Dissecting the capital erosion

A business ecosystem facilitates the growth and prosperity of firms by providing access to finance and an efficient value chain. Its objective is to ensure fair benefits across sectors, preventing undue advantage for any one sector at the expense of others. However, the current business ecosystem in Pakistan primarily favours feudal, urban elites, and semi-government corporations. Pakistan’s economic structure has been unfavourable for the formal sector. In the 1960s, Pakistan’s ambition to become an “Asian Tiger” resulted in the consolidation of power among 22 families who controlled key industrial, insurance, and banking assets.

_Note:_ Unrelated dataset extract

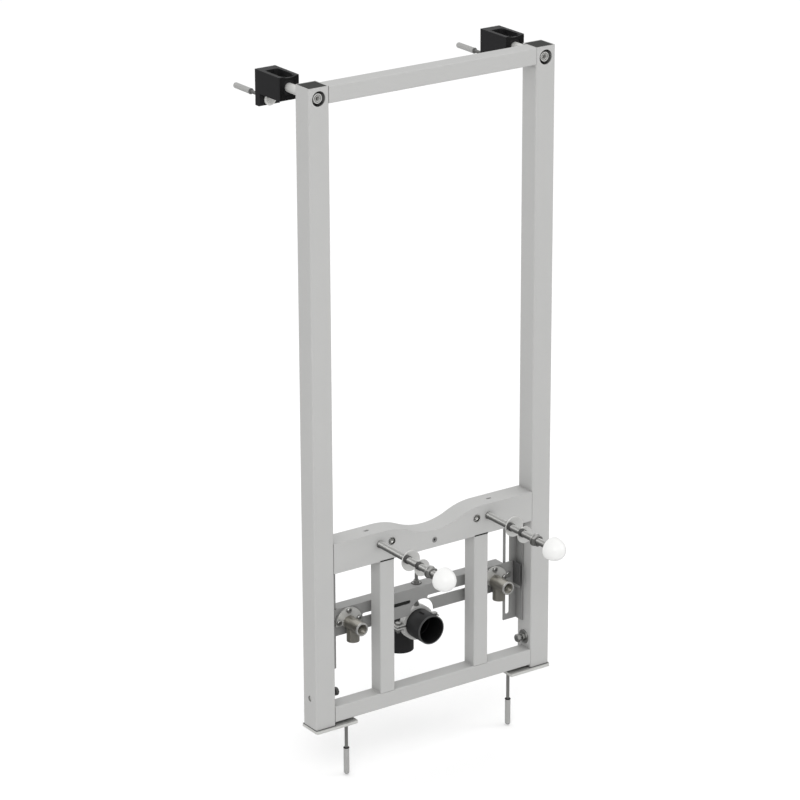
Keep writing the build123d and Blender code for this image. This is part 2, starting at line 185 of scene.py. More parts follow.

Pakistan has heavily relied on foreign aid from the US since the 1960s, which led to the growth of rent-seeking industries. Prime minister Bhutto implemented a nationalisation process, bringing 70 industrial units under the Federal Ministry of Production. This decision raised concerns and frustrations among investors. However, General Zia’s regime returned the industrial units to their original owners. Land reforms introduced by General Ayub and Bhutto to reduce the power of feudal elites faced reversal when the Shariah court deemed them unIslamic. In the 1990s, the country faced uncertainty with nationwide bank closures and the freezing of $7 billion in foreign currency accounts due to US-imposed economic sanctions. Within a span of nine years, four governments were removed from power, further contributing to ongoing instability.